結果、彼らはあらゆる物事をこの『理にかなった姿』『あるべき姿』として認識しようとするため、「実態がどうであったか」が否定されます。
では彼らが対日問題でどんな「その時の感情」を重視しているかといえば以下の記事がわかりやすいです。


韓国国立外交院長「徴用賠償問題、ICJ提訴が必要」 朝鮮日報 2019/08/28


この記事では、韓国は徴用工(募集工)の件で日本をICJに提訴すべきであり、その理由を「日本は加害者で韓国は被害者だという点から、日本よりはるかに正当性は大きい」と書いています。


以前から何度か紹介している「被害者が偉い」という概念です。

※被害者が偉い
序列社会の韓国において、何が正しく何が間違っているのかは多くの場合で「序列」によって決定されるが。これには例外があり、「自身が被害者である」と訴え「加害者の劣等性の指摘」を行いそれが社会に認められた場合、一気に序列を飛び越えて「序列の上位者」の地位を得る事ができる。

韓国では被害者が一番偉い


youtube
https://youtu.be/Zsx4Y2rkW7E

つまり、実際に自分達が何を批判されているのか、何が問題となっているのか、なぜ現状があるのか、そうした「現実に起きていること」は彼らの感情にとって邪魔であるため重要ではなく、「かくあるべき姿」としての被害者と加害者の関係という、彼らの望む「正しさの形」に則って発言しているのです。


だから矛盾していても一貫性がなくてもいいのです。
重要なのは「自分達は被害者で日本は加害者である」という部分のみだからです。


私達から見れば、単に問題の中身を重視せず、結論ありきの表面的な結果にこだわっているだけにしか見えないわけですが、彼らにとってはこれこそ『理にかなった姿』なのです。

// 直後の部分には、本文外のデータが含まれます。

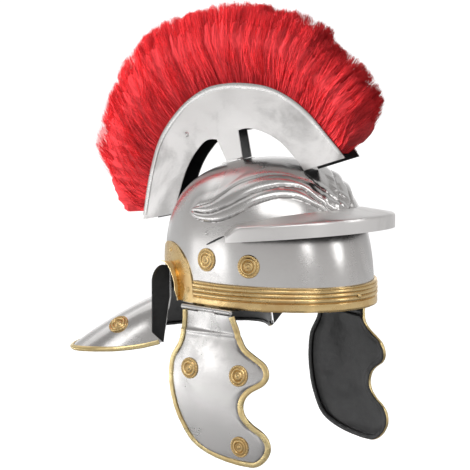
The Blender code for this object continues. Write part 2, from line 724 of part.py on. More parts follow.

ある意味で、今回の韓国政府の声明で書かれているまとまりのない様々な主張とは、「我々は被害者なのだから加害者の日本より正しい」という「主語」の「修飾語」とも表現できます。
ハンギョレの記事も同じです、あれは「いかに日本が加害者か」を、整合性という実態を無視して説明しているのです。


だから私達から見ると、言っていることに一貫性がなかったり整合性がなかったりするわけです。


今回の日本による輸出管理強化に対する韓国側の言い分とは、「日本はこんなに劣等な加害者だ、だから自分達は被害者であり正しい」であり、それを韓国的価値観で説明しようとすると、最初に引用した青瓦台の公式発表のようになります。


なので、私たちの常識に沿って「文中の一つ一つの理由」にスポットを当てて考えようとすると、支離滅裂すぎて混乱するというわけです。